Я трус, не признать этого сейчас — значит опять струсить и убежать от реальности. Честь непомерно пострадает. Но когда встречаются два положительных явления, стоит смотреть на результат. Что важней, честь имени, и так шаткая, или воспитание, прилежное, но уже забывающееся?

Разумеется, если копнуть глубже, то виновата она. Надо ж было додуматься: заражать кого-то своей болезнью! Ладно-ладно, это спасло меня от вампиров. Но Ктори была в сговоре с нелюдями еще до этого! Вывод логичен: она злая. А если так, результат еще более логичен: для меня в данный момент важней честность.

Я поднял взгляд и посмотрел на ту, кого хотел назвать виновницей. Она тоже смотрела прямо мне в глаза своими синющими озерами, а ее личико, до сих пор испачканное в крови, было настолько мило, что описать это могло лишь междометие «А-а-а-э-э-э-э», самопроизвольно выпавшее изо рта. Может, это игра теней, может, шутка памяти, но Ктори сейчас походила не на злодейку, как несколько часов назад, а на невезучую жертву. Обвинить ее в чем-то? Этого бы я себе не простил всю оставшуюся жизнь, какой бы она длины не была! И ведь Разум упорно твердил, что это лишь обман зрения, но склонить мужскую голову к трезвости рассуждений ему не удалось. Покинутый старыми друзьями и знакомыми, Разум горько выкрикнул: «И все-таки она — убийца!» — и заглох настолько, что его не стало слышно среди треска молниеносных, но частых и подробных мыслей о красоте и жалости к жертвам.
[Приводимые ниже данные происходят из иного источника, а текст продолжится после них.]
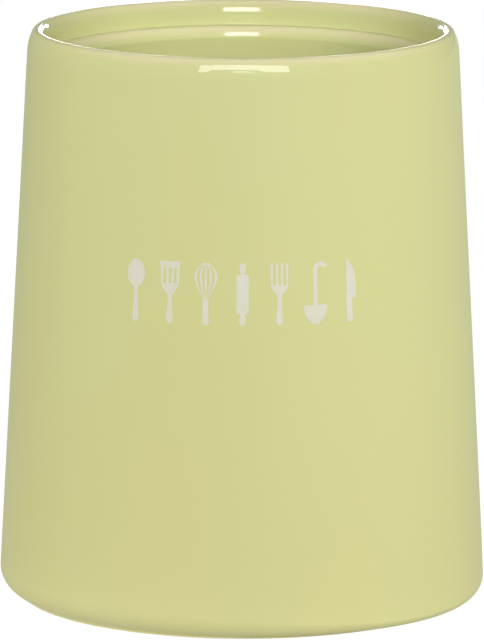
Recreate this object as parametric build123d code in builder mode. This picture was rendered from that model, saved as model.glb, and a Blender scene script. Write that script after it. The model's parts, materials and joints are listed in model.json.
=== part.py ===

Поймите, ничего другого сделать я не смог и поэтому, стараясь не шевелиться (вдруг потревожу ее позу, она повернется и больше не будет выглядеть так потрясающе), сказал:

— Ктори, ни в чем ты не виновата. Будь уверена.

Девушка мягко улыбнулась левым краешком рта и, как назло, возразила:

— Но я же вместе с вампирами в группе, и я тебя поцарапала.

Теперь я должен был отрицать, меня вынуждала форма ответа:

— Нет-нет, все нормально.

Отличный аргумент.

— Вообще это был самый лучший выход из ситуации. Я могла бы отбиться от них силой, но смогла сделать это головой.

И в результате я оказался заражен. Как мило.